WHAT IS EXPECTED: Every record below is to be retyped exactly.

>> begin

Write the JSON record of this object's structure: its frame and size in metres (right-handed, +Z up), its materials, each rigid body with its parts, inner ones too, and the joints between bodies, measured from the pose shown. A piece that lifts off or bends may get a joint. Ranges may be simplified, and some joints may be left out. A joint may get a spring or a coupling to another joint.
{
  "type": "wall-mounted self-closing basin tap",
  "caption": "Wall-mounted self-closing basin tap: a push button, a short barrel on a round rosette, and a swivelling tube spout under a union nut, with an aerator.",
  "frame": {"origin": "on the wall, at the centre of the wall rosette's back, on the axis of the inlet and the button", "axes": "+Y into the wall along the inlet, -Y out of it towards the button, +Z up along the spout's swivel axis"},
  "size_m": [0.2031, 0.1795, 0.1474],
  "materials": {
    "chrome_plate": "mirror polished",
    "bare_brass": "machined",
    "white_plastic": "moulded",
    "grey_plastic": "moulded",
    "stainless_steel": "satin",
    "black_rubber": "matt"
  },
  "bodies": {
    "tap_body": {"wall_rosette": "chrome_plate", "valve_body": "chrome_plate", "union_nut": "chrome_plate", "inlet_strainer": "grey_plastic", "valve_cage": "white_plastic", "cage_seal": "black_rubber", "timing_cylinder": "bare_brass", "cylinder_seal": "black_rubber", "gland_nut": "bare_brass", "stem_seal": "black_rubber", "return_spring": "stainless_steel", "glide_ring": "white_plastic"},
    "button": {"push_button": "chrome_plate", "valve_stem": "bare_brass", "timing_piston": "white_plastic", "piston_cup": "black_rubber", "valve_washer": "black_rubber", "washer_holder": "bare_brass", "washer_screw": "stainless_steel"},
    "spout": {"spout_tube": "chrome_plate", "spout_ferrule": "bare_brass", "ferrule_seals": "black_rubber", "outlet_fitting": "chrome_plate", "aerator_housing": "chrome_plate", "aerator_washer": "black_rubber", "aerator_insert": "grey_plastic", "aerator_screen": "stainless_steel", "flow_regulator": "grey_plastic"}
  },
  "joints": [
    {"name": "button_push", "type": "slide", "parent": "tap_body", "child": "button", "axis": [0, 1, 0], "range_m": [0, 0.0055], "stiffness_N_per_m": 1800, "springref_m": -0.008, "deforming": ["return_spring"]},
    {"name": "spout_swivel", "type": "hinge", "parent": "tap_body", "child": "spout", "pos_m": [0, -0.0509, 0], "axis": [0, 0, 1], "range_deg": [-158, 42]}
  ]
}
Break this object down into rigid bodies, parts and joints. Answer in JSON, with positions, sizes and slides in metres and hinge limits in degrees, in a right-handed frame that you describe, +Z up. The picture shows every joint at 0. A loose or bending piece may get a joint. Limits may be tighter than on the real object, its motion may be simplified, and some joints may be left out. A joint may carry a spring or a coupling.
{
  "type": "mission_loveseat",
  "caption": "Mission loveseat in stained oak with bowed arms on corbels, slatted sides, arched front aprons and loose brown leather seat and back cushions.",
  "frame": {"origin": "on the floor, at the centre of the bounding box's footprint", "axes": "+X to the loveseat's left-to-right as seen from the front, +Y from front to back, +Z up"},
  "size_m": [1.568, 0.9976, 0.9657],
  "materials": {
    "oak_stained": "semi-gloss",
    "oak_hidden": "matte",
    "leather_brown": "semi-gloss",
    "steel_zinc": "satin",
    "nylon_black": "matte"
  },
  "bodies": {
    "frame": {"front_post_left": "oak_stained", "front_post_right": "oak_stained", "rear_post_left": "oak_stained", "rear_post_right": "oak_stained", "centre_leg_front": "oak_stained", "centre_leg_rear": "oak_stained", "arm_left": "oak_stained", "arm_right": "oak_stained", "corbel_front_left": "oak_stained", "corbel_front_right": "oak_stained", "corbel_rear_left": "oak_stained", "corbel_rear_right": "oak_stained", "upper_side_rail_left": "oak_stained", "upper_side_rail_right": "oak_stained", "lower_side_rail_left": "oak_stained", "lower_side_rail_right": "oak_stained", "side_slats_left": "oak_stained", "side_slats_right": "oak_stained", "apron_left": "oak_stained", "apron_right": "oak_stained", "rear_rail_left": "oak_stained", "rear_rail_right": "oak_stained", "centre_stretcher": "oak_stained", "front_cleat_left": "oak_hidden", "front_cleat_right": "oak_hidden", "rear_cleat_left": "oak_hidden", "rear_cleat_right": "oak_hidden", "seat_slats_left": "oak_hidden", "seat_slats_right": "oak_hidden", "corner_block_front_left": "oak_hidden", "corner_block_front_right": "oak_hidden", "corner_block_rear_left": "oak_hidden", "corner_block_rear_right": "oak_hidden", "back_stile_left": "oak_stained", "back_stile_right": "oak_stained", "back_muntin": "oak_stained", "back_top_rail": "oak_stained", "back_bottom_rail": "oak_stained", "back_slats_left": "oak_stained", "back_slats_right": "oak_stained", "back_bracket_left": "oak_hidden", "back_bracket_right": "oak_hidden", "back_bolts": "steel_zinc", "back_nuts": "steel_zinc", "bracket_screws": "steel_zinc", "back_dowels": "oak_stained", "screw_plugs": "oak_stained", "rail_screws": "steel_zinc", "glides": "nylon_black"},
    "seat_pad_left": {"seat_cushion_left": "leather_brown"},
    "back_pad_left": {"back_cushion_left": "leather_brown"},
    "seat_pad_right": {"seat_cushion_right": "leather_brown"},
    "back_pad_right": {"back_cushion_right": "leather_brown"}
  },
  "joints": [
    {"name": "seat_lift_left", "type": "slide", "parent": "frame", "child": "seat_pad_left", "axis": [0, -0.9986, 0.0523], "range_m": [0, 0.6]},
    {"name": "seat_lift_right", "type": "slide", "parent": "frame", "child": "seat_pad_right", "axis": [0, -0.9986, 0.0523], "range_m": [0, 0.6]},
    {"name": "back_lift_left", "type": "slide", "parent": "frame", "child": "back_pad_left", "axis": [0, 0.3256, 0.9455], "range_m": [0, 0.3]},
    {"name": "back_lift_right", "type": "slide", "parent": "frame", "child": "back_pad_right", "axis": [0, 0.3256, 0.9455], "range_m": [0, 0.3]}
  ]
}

>> end

OUTPUT:
Write the JSON record of this object's structure: its frame and size in metres (right-handed, +Z up), its materials, each rigid body with its parts, inner ones too, and the joints between bodies, measured from the pose shown. A piece that lifts off or bends may get a joint. Ranges may be simplified, and some joints may be left out. A joint may get a spring or a coupling to another joint.
{
  "type": "wall-mounted self-closing basin tap",
  "caption": "Wall-mounted self-closing basin tap: a push button, a short barrel on a round rosette, and a swivelling tube spout under a union nut, with an aerator.",
  "frame": {"origin": "on the wall, at the centre of the wall rosette's back, on the axis of the inlet and the button", "axes": "+Y into the wall along the inlet, -Y out of it towards the button, +Z up along the spout's swivel axis"},
  "size_m": [0.2031, 0.1795, 0.1474],
  "materials": {
    "chrome_plate": "mirror polished",
    "bare_brass": "machined",
    "white_plastic": "moulded",
    "grey_plastic": "moulded",
    "stainless_steel": "satin",
    "black_rubber": "matt"
  },
  "bodies": {
    "tap_body": {"wall_rosette": "chrome_plate", "valve_body": "chrome_plate", "union_nut": "chrome_plate", "inlet_strainer": "grey_plastic", "valve_cage": "white_plastic", "cage_seal": "black_rubber", "timing_cylinder": "bare_brass", "cylinder_seal": "black_rubber", "gland_nut": "bare_brass", "stem_seal": "black_rubber", "return_spring": "stainless_steel", "glide_ring": "white_plastic"},
    "button": {"push_button": "chrome_plate", "valve_stem": "bare_brass", "timing_piston": "white_plastic", "piston_cup": "black_rubber", "valve_washer": "black_rubber", "washer_holder": "bare_brass", "washer_screw": "stainless_steel"},
    "spout": {"spout_tube": "chrome_plate", "spout_ferrule": "bare_brass", "ferrule_seals": "black_rubber", "outlet_fitting": "chrome_plate", "aerator_housing": "chrome_plate", "aerator_washer": "black_rubber", "aerator_insert": "grey_plastic", "aerator_screen": "stainless_steel", "flow_regulator": "grey_plastic"}
  },
  "joints": [
    {"name": "button_push", "type": "slide", "parent": "tap_body", "child": "button", "axis": [0, 1, 0], "range_m": [0, 0.0055], "stiffness_N_per_m": 1800, "springref_m": -0.008, "deforming": ["return_spring"]},
    {"name": "spout_swivel", "type": "hinge", "parent": "tap_body", "child": "spout", "pos_m": [0, -0.0509, 0], "axis": [0, 0, 1], "range_deg": [-158, 42]}
  ]
}
Break this object down into rigid bodies, parts and joints. Answer in JSON, with positions, sizes and slides in metres and hinge limits in degrees, in a right-handed frame that you describe, +Z up. The picture shows every joint at 0. A loose or bending piece may get a joint. Limits may be tighter than on the real object, its motion may be simplified, and some joints may be left out. A joint may carry a spring or a coupling.
{
  "type": "mission_loveseat",
  "caption": "Mission loveseat in stained oak with bowed arms on corbels, slatted sides, arched front aprons and loose brown leather seat and back cushions.",
  "frame": {"origin": "on the floor, at the centre of the bounding box's footprint", "axes": "+X to the loveseat's left-to-right as seen from the front, +Y from front to back, +Z up"},
  "size_m": [1.568, 0.9976, 0.9657],
  "materials": {
    "oak_stained": "semi-gloss",
    "oak_hidden": "matte",
    "leather_brown": "semi-gloss",
    "steel_zinc": "satin",
    "nylon_black": "matte"
  },
  "bodies": {
    "frame": {"front_post_left": "oak_stained", "front_post_right": "oak_stained", "rear_post_left": "oak_stained", "rear_post_right": "oak_stained", "centre_leg_front": "oak_stained", "centre_leg_rear": "oak_stained", "arm_left": "oak_stained", "arm_right": "oak_stained", "corbel_front_left": "oak_stained", "corbel_front_right": "oak_stained", "corbel_rear_left": "oak_stained", "corbel_rear_right": "oak_stained", "upper_side_rail_left": "oak_stained", "upper_side_rail_right": "oak_stained", "lower_side_rail_left": "oak_stained", "lower_side_rail_right": "oak_stained", "side_slats_left": "oak_stained", "side_slats_right": "oak_stained", "apron_left": "oak_stained", "apron_right": "oak_stained", "rear_rail_left": "oak_stained", "rear_rail_right": "oak_stained", "centre_stretcher": "oak_stained", "front_cleat_left": "oak_hidden", "front_cleat_right": "oak_hidden", "rear_cleat_left": "oak_hidden", "rear_cleat_right": "oak_hidden", "seat_slats_left": "oak_hidden", "seat_slats_right": "oak_hidden", "corner_block_front_left": "oak_hidden", "corner_block_front_right": "oak_hidden", "corner_block_rear_left": "oak_hidden", "corner_block_rear_right": "oak_hidden", "back_stile_left": "oak_stained", "back_stile_right": "oak_stained", "back_muntin": "oak_stained", "back_top_rail": "oak_stained", "back_bottom_rail": "oak_stained", "back_slats_left": "oak_stained", "back_slats_right": "oak_stained", "back_bracket_left": "oak_hidden", "back_bracket_right": "oak_hidden", "back_bolts": "steel_zinc", "back_nuts": "steel_zinc", "bracket_screws": "steel_zinc", "back_dowels": "oak_stained", "screw_plugs": "oak_stained", "rail_screws": "steel_zinc", "glides": "nylon_black"},
    "seat_pad_left": {"seat_cushion_left": "leather_brown"},
    "back_pad_left": {"back_cushion_left": "leather_brown"},
    "seat_pad_right": {"seat_cushion_right": "leather_brown"},
    "back_pad_right": {"back_cushion_right": "leather_brown"}
  },
  "joints": [
    {"name": "seat_lift_left", "type": "slide", "parent": "frame", "child": "seat_pad_left", "axis": [0, -0.9986, 0.0523], "range_m": [0, 0.6]},
    {"name": "seat_lift_right", "type": "slide", "parent": "frame", "child": "seat_pad_right", "axis": [0, -0.9986, 0.0523], "range_m": [0, 0.6]},
    {"name": "back_lift_left", "type": "slide", "parent": "frame", "child": "back_pad_left", "axis": [0, 0.3256, 0.9455], "range_m": [0, 0.3]},
    {"name": "back_lift_right", "type": "slide", "parent": "frame", "child": "back_pad_right", "axis": [0, 0.3256, 0.9455], "range_m": [0, 0.3]}
  ]
}